DATA SECTION:
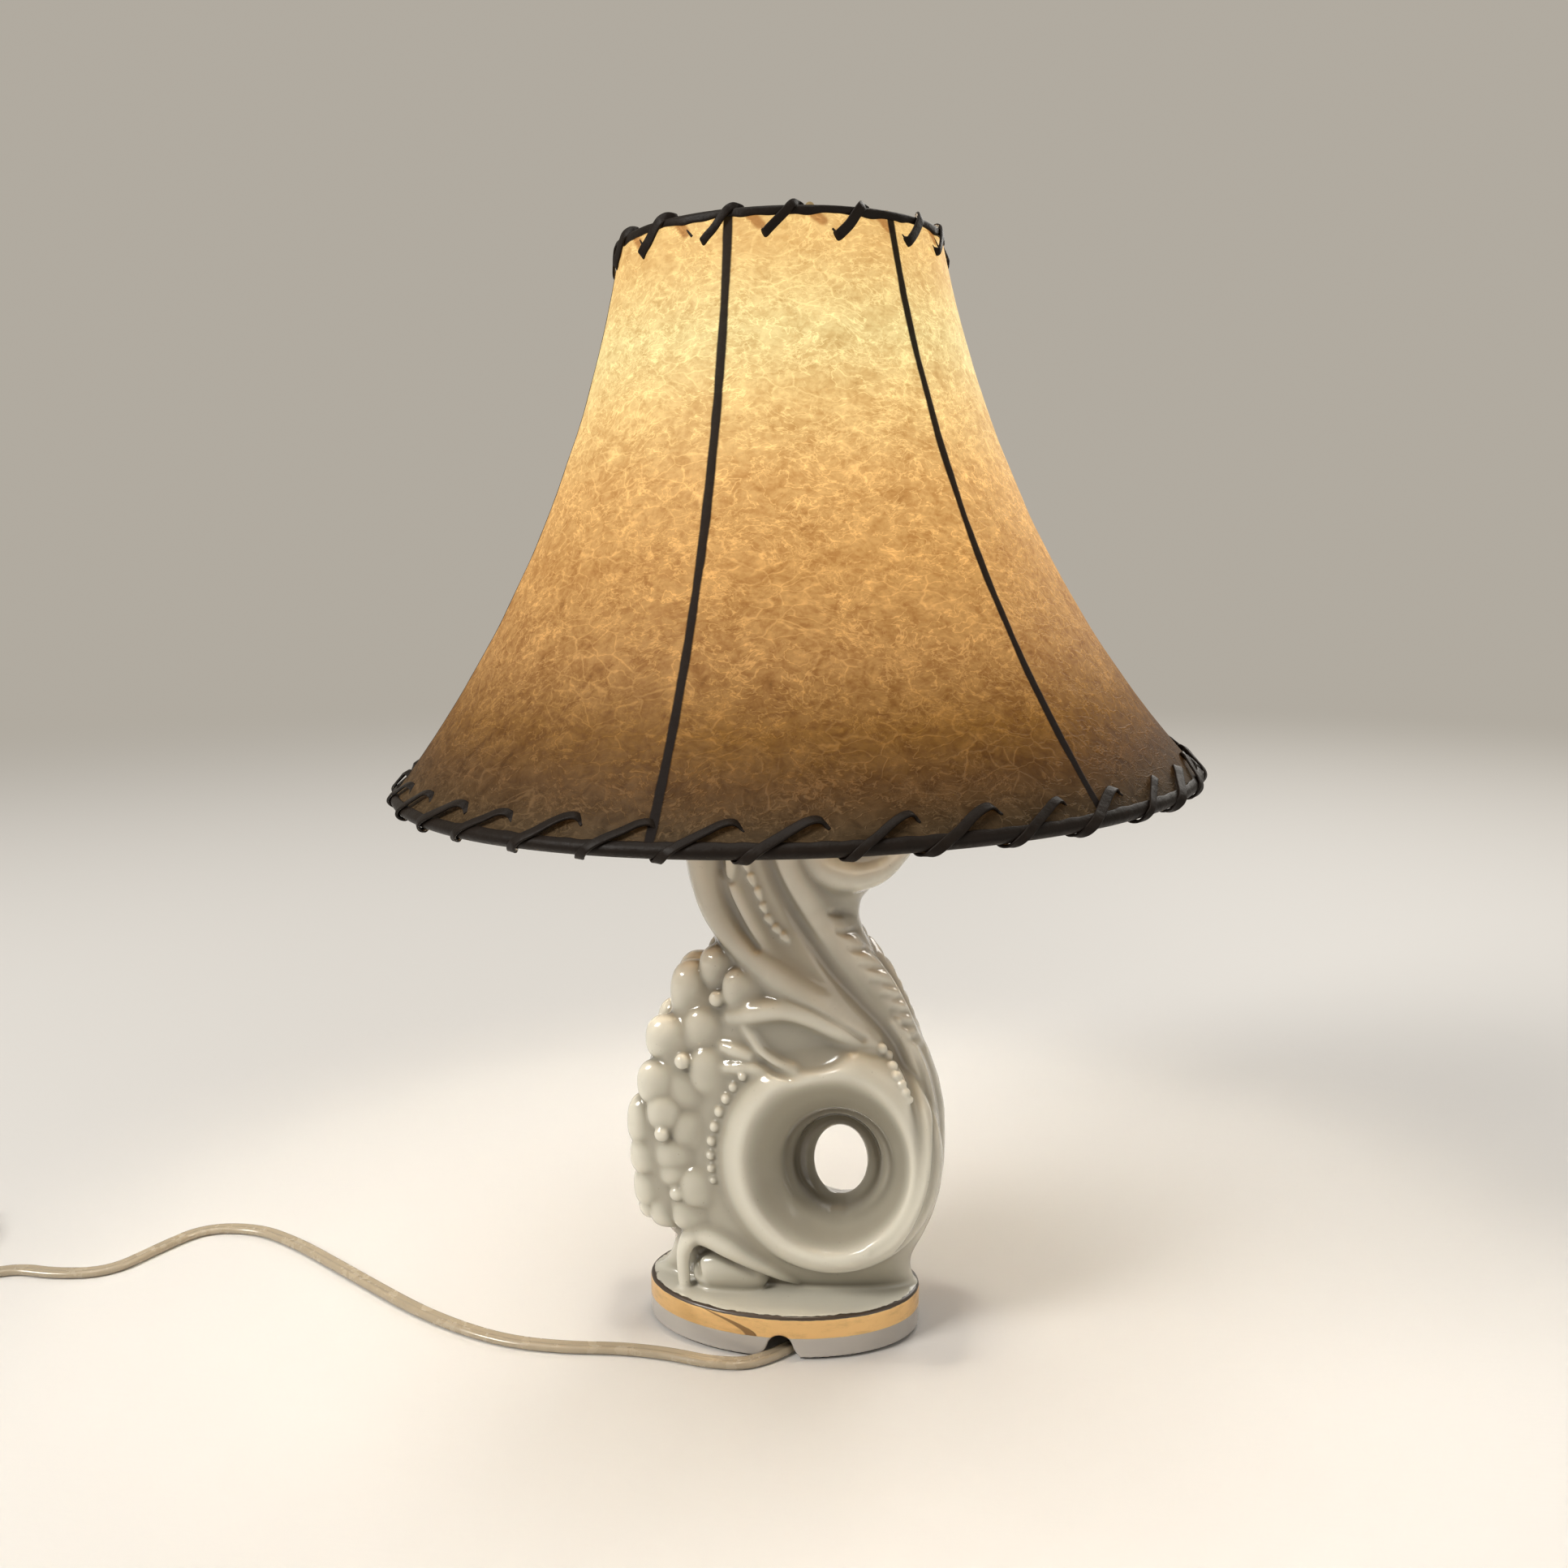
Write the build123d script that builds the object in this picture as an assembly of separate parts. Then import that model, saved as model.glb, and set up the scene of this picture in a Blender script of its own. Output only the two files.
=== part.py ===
"""Table lamp: a hollow ceramic scroll figure on an oval plinth, a brass socket with a bulb, and a
laced bell shade that clips onto the bulb.

Millimetres, +Z up.  The origin is the middle of the felt on the table, +X runs along the long side
of the oval plinth and the face with the cord notch looks along -Y.
"""
import math
import os

from build123d import *

# how far a cutting solid reaches past what it cuts
OVERCUT = 1.0

# ---------------------------------------------------------------- plinth and ceramic figure
FELT_THICKNESS = 1.0
FELT_INSET = 1.6
PLINTH_LENGTH = 95.0
PLINTH_DEPTH = 58.6
PLINTH_TOP = 15.5
PLINTH_EDGE_ROUND = 1.2
PLINTH_WALL = 5.0
PLINTH_DECK = 4.0
CERAMIC_WALL = 4.2
CERAMIC_TOP = 208.0
NOTCH_WIDTH = 13.5
NOTCH_ARCH_WIDTH = 8.4
NOTCH_HEIGHT = 7.6
NOTCH_OFFSET = 2.4

# height, left side, right side, half depth of the figure's plain mass
FIGURE_FOOT_SINK = 1.5
FIGURE_FOOT = (PLINTH_TOP - FIGURE_FOOT_SINK, -33.0, 40.0, 11.5)
FIGURE_SECTIONS = (
    (20.0, -34.0, 41.5, 14.5),
    (29.0, -39.0, 46.5, 19.0),
    (45.0, -45.0, 53.0, 22.0),
    (66.0, -47.0, 55.0, 23.0),
    (88.0, -44.5, 53.3, 22.5),
    (110.0, -37.0, 44.2, 21.0),
    (130.0, -25.5, 32.2, 18.5),
    (146.0, -25.0, 25.5, 17.0),
    (158.0, -31.5, 32.0, 18.5),
    (170.0, -34.5, 39.5, 20.5),
    (184.0, -31.0, 35.0, 20.0),
    (197.0, -20.0, 21.5, 16.5),
)
FIGURE_CROWN_HALF = (14.5, 13.5)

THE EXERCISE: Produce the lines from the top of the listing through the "laced bell shade that clips onto the bulb." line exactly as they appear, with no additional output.

SOLUTION FOR THIS TASK:
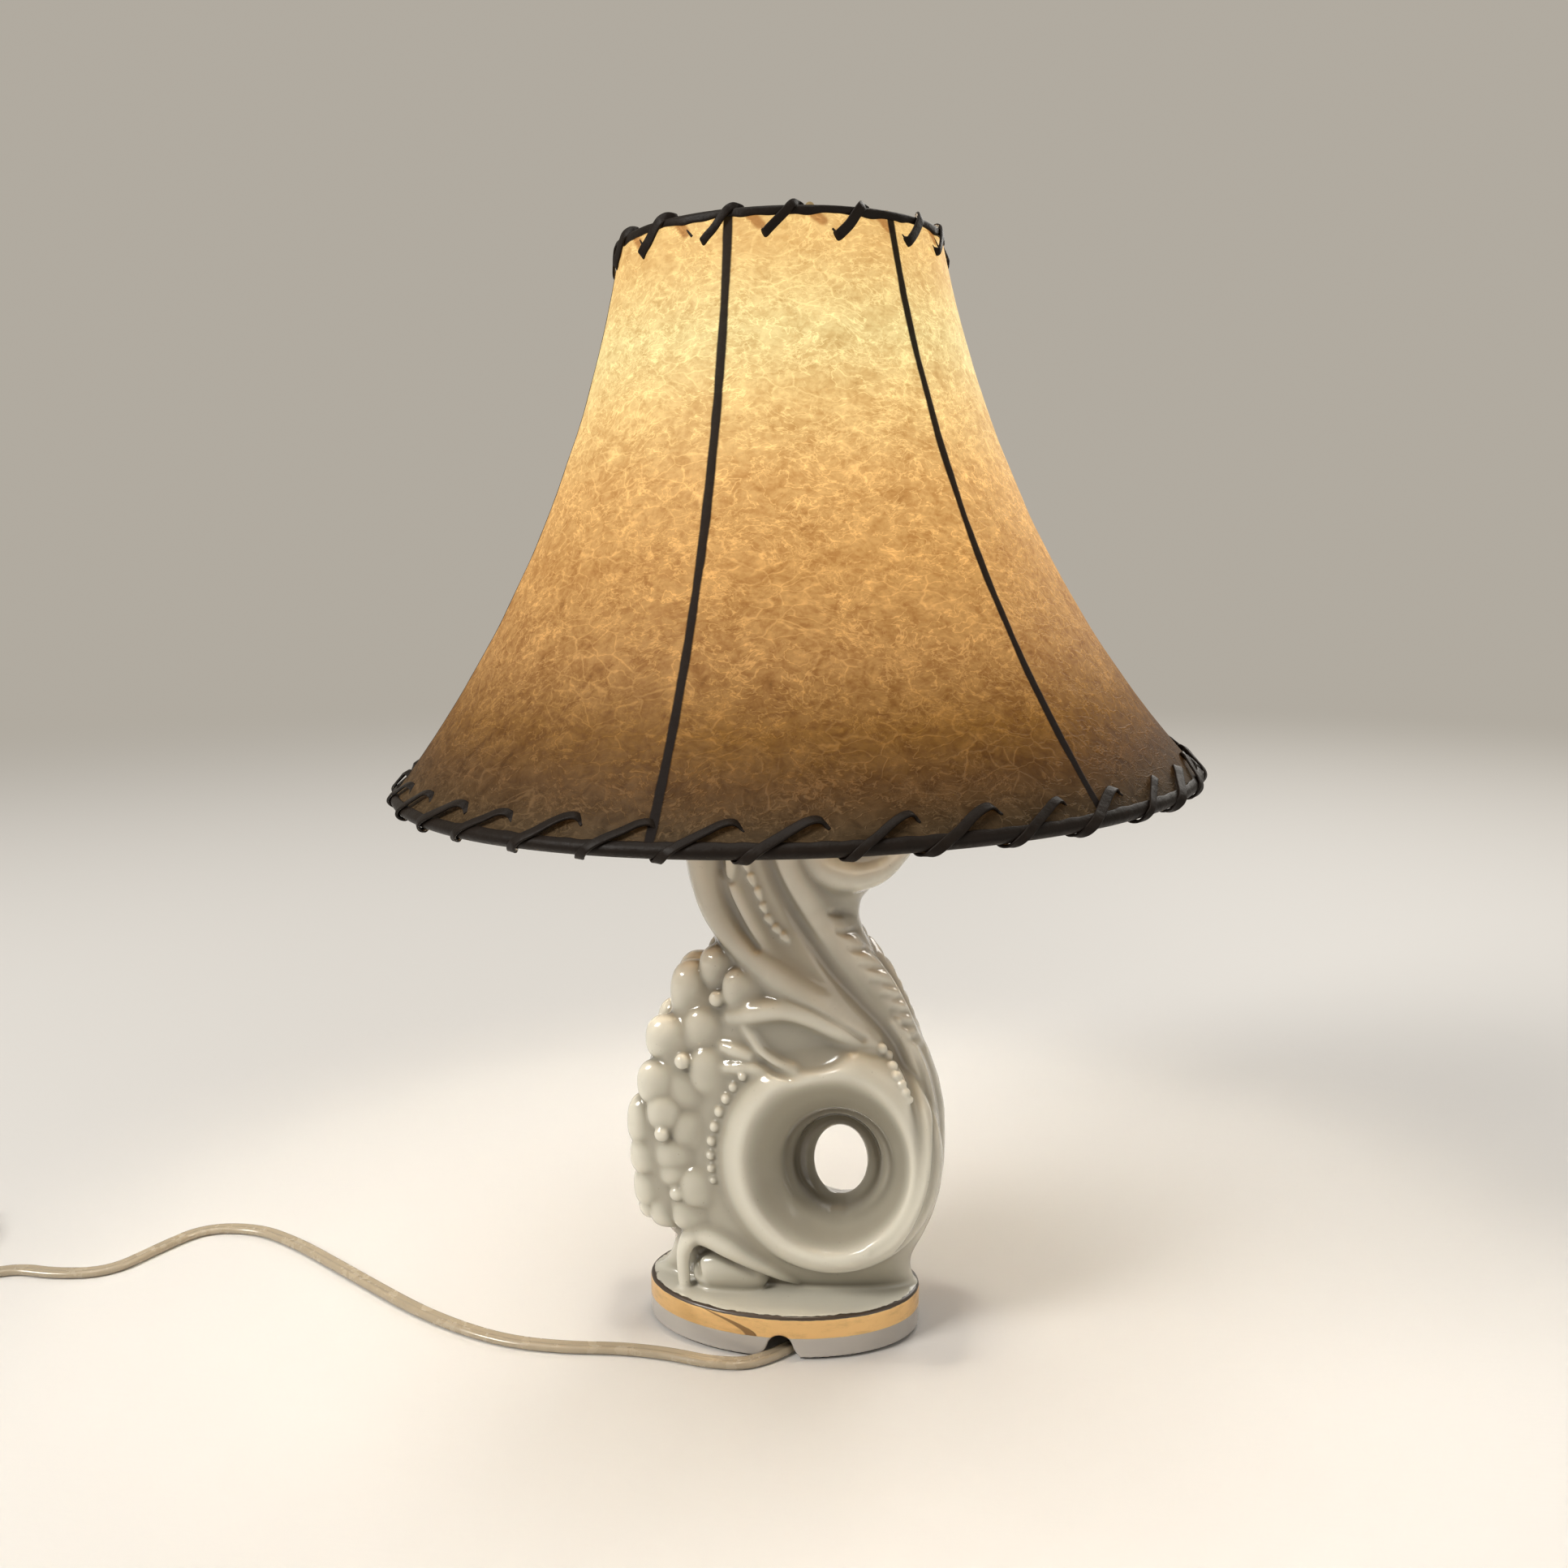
Write the build123d script that builds the object in this picture as an assembly of separate parts. Then import that model, saved as model.glb, and set up the scene of this picture in a Blender script of its own. Output only the two files.
=== part.py ===
"""Table lamp: a hollow ceramic scroll figure on an oval plinth, a brass socket with a bulb, and a
laced bell shade that clips onto the bulb.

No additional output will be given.